Have you ever considered using your digital audio player as a key to lock and unlock your notebook? Or perhaps as a password-protected thumb drive for stashing sensitive data? Or a voice-activated recorder? Transcend uses these features to help its T.sonic 850 stand out in a very crowded field of portable audio players. The $75 price for 4GB, about half the price of the iPod nano, also doesn’t hurt. But while it’s a decent player for the money, overall we don’t recommend it.
Appearances may not be everything, but they account for a lot. The 3.2 x 1.6 x 0.5-inch, 1.7-ounce T.sonic 850 sports a ho-hum ivory-and-silver design (an 8GB version is also available in black for $98.40) that won’t win any design awards. We appreciated the soft-touch finish on the back of the player, but it’s not a good sign when the circular icon in the middle of the cheap-feeling D-pad on the front doesn’t line up with the Up and Down arrows.

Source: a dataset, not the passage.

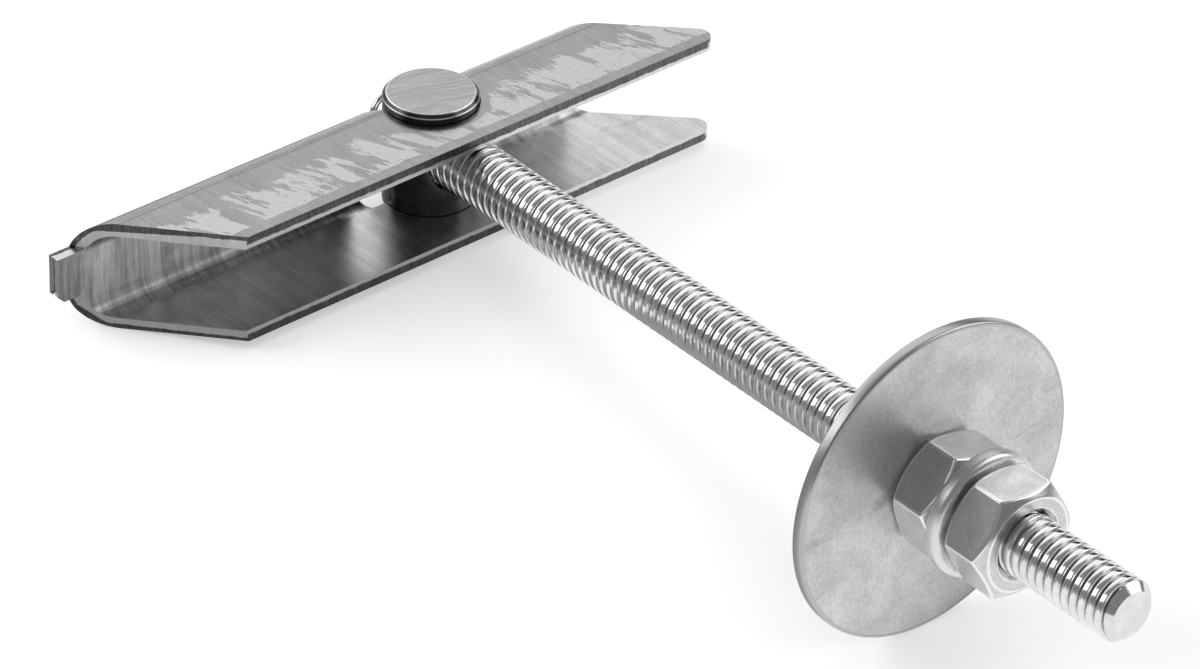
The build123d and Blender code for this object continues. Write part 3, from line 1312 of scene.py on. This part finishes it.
@dataclass(kw_only=True)
class ToggleChannel(Piece):
    """The folded toggle, with its sheared edges softened and its unfolded coordinates stored."""

    node: str = "toggle_channel"
    body: Body = Body.TOGGLE
    slot: Slot = Slot.SHEET
    smooth: float = 35.0
    flatten: bool = True
    turned: float = 1.8
    thickness: float = 1.2
    bend_inside: float = 1.9
    arris: float = 0.09
    arris_steps: int = 2
    sharp_fold: float = 28.0
    flat_fold: float = 0.6
    weld: float = 0.002
    straight_burnish: float = 0.66
    slanted_burnish: float = 0.34
    straight_normal: float = 0.95
    sheared_share: float = 0.3
    bend_cuts: int = 2
    bend_step: float = 3.0
    bend_tolerance: float = 0.12
    groove_margin: float = 0.38
    groove_depth: float = 0.3

    def __post_init__(self) -> None:
        """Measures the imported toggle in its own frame."""
        self.own = Matrix.Rotation(radians(self.turned), 4, "Z")
        unturn = np.array(self.own.inverted())
        points = self.pivot.points(self.node) @ unturn[:3, :3].T
        low = points.min(axis=0)
        high = points.max(axis=0)
        self.bend_outside = self.bend_inside + self.thickness
        self.back = low[0]
        self.bend_middle = low[0] + self.bend_outside
        self.half_web = (high[2] - low[2]) / 2 - self.bend_outside
        self.middle = (high[2] + low[2]) / 2
        self.arc = (self.bend_inside + self.thickness / 2) * pi / 2
        self.flat_reach = high[0] - self.bend_middle
        self.free_reach = self.half_web + self.arc + self.flat_reach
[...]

Upon booting the player, we encountered a laughably bad, pixelated load screen that looked like it was pulled straight from a ColecoVision. It didn’t do justice to the device’s bright and colorful 1.8-inch (220 x 176-pixel resolution) display, which showed a more modern interface once we reached the main menu, with graphical icons for music, video, photo, and more. Unfortunately, the lame graphics return in the form of an hourglass while loading a new menu. Equally dated-looking text appears on a bar at the bottom of the screen and in some other menus.
Compatibility and Performance
Whether you’re a Linux, Mac OS X, or Windows user, the T.sonic 850 lets you drag and drop your favorite tracks to the device, as it’s compatible with all three operating systems. The player supports MP3, WMA (protected and unprotected), and WAV audio formats and JEPG and BMP photo formats—pretty standard fare for a sub-$100 player.
We enjoyed loud volume through the bundled earbuds, and photos looked decent, albeit with some jagginess around the edges. The T.sonic plays only MTV-formatted videos, however; you’ll need to convert AVI, WMV, and other common video formats using the bundled Windows-only Transcend MTV Converter software. Converting a 3-minute home video clip took just under 3 minutes. That could be a real hassle to users with lots of video.
Using Winamp, we were able to merge The Verve’s “Bitter Sweet Symphony,” purchased from Amazon MP3 with the song’s lyrics, for a cool karaoke-like experience on the T.sonic 850. It lacked only the timing indicator that you’d find with real karaoke, but that’s a small gripe.
We were also able to play tracks downloaded from Rhapsody without a hitch. Transcend rates the T.Sonic 850 to run for 22 hours of audio playback and 2.5 hours for video. In our day-to-day use, we saw close to 10 hours of battery life with a good mix of radio and MP3 listening as well as photo and video playback.
T.sonic 850 Unique Features
Also included in the software suite is the Windows-only Transcend Utility that gives the player enhanced functionality. Its PC Lock feature turns the T.sonic 850 into a digital key for your notebook, locking it when the T.sonic 850 is not plugged in. PC Lock prevents others from getting to your desktop by simply unplugging the T.sonic 850.
Initially, we couldn’t get the player and the software to play nice together at all, but after receiving a link to download the software from Transcend’s site (and discovering that the T.sonic 850 needed to be set to USB Mode, not MTP mode), we were able to get the locking feature to function properly. Would-be intruders will be presented with a full-screen Transcend logo, and a user-defined string of dialogue (we chose “BUSTED!”). We also liked the option to have the PC Lock disengage after a certain period of time, which provides a much-needed way to access your notebook should you lose or break the player.
The Partition feature is supposed to let you create a password-protected area on the device for storing personal files. Unfortunately, we couldn’t get this to work, despite repeated attempts.
Other Bells and Whistles
The voice-activated recorder (which you power on by pressing the red Record button on the right side of the player) is particularly cool, as it will automatically begin recording when it registers a sound and pause itself when it can’t detect noise. In a quiet room, it’s a gem of a feature.
Transcend also tosses in a handy user-customizable equalizer, a static-filled recordable FM radio with 20 presets, an e-book reader (compatible only with text files), and a silicon case for protecting the T.sonic 850 from damage.
T.sonic 850 Verdict
Most sub-$100 MP3 players involve some compromises, and the T.sonic 850 is no exception; even its most useful feature was initially plagued with problems. Value-concious shoppers are better off spending a bit more on the SanDisk Sansa Fuze, which offers a better interface, more robust file support, and expandable memory.